I forget that this idea of honoring where we are today as a means to keeping the journey alive and moving forward also applies to journeys beyond that of physical fitness.  I am on several different journeys right now, not the least of which is a journey of grief and loss as I learn to live in the reality that my mom suffers from dementia.  Tonight, I went to see the latest Nicolas Sparks movie, Safe Haven, and at the end (spoiler alert?), there's the narration of a woman hoping for her family to be whole.  By this point, there were sniffles coming from most quadrants of the theatre, but I lost it.  I mean, really, lost it.  The movie ended, the lights came up, and I turned to my friend Lacey, buried my head in her chest, and sobbed.  I don't cry like very often anymore, and in retrospect, I can see it having built up over the last few weeks, but today, I needed to grieve the loss of a whole family, and good ole Nicolas had just the right things to to say to get me there.

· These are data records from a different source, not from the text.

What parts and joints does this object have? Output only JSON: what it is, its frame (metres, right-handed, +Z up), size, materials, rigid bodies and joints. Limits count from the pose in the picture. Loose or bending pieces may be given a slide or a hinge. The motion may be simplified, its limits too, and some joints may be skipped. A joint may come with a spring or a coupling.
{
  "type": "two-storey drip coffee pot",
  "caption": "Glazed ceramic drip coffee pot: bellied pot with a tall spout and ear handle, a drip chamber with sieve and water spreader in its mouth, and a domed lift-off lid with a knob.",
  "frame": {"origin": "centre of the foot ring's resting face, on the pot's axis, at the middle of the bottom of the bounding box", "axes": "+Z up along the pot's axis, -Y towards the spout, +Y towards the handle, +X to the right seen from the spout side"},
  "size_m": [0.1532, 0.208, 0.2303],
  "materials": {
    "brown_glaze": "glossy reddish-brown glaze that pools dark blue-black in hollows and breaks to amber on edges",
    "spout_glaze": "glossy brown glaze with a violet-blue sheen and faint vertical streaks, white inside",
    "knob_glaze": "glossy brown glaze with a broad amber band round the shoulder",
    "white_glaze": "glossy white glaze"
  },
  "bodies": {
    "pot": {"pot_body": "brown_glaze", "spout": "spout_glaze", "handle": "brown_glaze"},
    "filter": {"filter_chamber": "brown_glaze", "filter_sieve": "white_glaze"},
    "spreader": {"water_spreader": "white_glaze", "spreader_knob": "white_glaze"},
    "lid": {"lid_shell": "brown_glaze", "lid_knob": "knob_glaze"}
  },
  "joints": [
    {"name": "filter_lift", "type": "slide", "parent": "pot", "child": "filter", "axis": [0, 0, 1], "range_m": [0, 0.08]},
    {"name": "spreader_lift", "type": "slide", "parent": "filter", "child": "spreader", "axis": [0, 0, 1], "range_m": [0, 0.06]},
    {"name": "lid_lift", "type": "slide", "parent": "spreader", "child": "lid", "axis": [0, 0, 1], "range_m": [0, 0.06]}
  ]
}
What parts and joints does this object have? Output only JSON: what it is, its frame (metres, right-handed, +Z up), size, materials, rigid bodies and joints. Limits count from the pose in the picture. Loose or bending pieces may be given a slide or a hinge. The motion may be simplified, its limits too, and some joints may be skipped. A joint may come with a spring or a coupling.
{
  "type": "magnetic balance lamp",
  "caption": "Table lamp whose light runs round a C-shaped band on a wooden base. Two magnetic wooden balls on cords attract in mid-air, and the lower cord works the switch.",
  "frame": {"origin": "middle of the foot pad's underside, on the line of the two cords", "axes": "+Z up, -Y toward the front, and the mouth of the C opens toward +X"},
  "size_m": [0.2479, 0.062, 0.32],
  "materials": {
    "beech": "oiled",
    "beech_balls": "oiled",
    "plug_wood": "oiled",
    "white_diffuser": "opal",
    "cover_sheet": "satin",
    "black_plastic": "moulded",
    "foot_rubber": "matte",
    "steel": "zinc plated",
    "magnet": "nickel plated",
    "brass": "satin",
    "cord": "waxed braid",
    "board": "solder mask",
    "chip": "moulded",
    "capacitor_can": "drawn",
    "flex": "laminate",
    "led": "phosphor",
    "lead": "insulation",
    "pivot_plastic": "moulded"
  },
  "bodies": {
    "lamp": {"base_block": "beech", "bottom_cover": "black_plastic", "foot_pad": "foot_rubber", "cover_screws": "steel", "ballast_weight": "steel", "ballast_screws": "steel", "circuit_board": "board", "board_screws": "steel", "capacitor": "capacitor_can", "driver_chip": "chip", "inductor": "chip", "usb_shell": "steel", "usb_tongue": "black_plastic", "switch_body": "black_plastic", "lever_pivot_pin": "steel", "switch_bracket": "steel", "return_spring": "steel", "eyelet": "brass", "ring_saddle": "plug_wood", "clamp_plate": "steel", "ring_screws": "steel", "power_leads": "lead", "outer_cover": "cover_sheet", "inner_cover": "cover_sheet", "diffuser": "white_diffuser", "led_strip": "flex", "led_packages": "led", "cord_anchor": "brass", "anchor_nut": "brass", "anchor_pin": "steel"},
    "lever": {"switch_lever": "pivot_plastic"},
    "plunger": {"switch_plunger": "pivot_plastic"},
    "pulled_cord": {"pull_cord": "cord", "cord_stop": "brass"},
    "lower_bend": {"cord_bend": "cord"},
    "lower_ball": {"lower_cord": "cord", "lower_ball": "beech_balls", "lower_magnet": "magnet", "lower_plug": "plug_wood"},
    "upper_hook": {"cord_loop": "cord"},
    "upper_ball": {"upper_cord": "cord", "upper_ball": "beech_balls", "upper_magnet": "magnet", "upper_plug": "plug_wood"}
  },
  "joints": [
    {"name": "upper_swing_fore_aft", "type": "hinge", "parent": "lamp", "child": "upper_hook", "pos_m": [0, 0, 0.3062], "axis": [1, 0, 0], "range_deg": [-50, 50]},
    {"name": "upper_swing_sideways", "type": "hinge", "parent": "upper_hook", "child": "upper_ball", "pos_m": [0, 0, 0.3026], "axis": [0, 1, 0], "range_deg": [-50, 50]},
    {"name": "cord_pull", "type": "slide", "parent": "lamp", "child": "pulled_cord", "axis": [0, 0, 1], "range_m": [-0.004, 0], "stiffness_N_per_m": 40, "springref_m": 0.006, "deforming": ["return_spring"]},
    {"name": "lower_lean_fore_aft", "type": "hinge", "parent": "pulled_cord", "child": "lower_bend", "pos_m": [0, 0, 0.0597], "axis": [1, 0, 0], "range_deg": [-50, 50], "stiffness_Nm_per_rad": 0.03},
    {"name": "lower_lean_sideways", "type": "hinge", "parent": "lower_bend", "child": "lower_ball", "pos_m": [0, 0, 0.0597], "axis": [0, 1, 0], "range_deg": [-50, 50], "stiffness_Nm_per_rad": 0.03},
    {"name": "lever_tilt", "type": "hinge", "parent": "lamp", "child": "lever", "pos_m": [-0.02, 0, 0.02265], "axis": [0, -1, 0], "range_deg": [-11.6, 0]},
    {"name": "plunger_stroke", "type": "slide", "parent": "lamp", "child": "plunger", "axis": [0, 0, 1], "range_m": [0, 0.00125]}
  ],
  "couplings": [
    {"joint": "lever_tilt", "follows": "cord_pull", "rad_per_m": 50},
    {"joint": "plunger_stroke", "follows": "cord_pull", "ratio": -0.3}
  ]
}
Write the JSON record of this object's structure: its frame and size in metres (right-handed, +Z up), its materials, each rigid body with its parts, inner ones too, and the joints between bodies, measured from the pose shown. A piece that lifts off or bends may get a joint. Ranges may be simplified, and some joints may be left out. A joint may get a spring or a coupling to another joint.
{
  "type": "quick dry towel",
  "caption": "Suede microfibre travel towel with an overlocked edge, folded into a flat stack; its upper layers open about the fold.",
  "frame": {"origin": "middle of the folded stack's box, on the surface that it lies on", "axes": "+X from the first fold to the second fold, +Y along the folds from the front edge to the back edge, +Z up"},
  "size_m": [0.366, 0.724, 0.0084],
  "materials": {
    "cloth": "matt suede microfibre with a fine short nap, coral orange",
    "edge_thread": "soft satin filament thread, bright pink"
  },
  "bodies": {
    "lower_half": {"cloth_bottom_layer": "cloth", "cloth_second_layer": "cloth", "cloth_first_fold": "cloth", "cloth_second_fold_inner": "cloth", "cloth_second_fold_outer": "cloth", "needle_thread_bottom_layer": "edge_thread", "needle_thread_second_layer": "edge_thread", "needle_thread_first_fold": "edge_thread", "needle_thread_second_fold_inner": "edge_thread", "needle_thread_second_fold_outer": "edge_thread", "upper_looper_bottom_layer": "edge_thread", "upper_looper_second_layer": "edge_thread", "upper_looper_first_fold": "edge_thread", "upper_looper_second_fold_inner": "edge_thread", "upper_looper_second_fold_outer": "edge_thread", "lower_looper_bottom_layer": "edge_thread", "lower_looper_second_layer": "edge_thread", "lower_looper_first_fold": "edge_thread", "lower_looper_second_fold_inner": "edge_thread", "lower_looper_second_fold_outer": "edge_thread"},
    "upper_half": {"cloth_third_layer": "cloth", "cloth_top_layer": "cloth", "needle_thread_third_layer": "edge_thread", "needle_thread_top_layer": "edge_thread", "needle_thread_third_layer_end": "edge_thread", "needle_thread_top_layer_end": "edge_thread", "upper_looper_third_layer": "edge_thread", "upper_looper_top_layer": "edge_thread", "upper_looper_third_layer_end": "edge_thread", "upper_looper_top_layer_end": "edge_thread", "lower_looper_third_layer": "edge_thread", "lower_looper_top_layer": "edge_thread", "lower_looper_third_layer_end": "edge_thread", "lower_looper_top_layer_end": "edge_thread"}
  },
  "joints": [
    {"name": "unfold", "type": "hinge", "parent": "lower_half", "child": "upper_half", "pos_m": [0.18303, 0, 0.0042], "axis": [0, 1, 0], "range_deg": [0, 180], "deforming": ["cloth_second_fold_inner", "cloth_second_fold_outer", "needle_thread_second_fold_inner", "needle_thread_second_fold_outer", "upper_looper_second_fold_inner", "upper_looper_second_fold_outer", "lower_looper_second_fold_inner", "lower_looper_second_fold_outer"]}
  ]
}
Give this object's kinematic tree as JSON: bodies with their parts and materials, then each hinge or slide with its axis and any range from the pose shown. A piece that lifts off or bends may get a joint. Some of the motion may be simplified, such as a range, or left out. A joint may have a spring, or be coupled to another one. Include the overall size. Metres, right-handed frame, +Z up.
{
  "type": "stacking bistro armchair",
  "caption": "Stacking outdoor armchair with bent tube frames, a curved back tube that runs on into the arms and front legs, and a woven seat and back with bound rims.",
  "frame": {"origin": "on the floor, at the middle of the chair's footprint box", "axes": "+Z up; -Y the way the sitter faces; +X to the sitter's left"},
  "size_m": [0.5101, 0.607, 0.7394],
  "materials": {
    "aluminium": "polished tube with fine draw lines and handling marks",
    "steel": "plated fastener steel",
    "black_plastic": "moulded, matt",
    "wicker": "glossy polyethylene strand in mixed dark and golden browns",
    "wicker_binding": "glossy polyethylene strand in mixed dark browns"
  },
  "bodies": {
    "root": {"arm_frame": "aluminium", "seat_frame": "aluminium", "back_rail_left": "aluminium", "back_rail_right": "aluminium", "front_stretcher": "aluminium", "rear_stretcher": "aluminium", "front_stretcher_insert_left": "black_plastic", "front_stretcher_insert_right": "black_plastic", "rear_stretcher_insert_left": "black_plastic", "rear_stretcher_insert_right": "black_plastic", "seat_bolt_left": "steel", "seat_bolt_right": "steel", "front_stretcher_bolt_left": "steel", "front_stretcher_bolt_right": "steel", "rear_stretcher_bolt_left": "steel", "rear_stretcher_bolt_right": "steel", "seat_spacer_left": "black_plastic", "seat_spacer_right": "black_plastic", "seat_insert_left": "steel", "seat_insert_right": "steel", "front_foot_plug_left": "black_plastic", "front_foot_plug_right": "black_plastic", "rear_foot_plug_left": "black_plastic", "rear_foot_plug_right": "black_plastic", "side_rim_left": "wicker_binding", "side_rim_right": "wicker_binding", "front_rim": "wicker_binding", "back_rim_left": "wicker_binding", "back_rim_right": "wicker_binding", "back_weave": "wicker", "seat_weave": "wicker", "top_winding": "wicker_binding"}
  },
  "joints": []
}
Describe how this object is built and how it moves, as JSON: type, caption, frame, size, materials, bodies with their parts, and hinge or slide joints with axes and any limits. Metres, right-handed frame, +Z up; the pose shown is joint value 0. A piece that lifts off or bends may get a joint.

Most days, I'm farther along in my journey of grief, usually somewhere closer to acceptance.  But today, I let the sadness out of the box I keep it in most of the time, because that's where I was on the journey.  And I'm not beating myself up about it because, aside from trying to be more zen or whatever it is yoga is trying to teach me, I'm learning that it's ok to touch the sadness- it won't overwhelm me and I won't drown, and it's there, so I might as well acknowledge its existence.  The thing about us westernized people is that we can use the vocabulary of journey, but we still picture a straight line marching us directly to our goal.  Today was a reminder that I can still be moving forward on my journey, but not necessarily objectively forward.  The journey is a bit more like the path I ran with my dog today- lots of switchbacks, and crummily paved spots, and not a few ridiculous bends in places I personally wouldn't have chosen.  But that's the journey, and since I didn't get to choose it, I can only choose how I take it, and fighting all of those challenges rather than learning to live and work and play and breathe within them, that's where real backward movement occurs.  And that's not who I want to be.  The journey is before me.  And some days I'll laugh and enjoy it, and other days I'll cry.  And that's just fine, because I'm still traveling, and I think some day I'll really understand that that was the point  all along.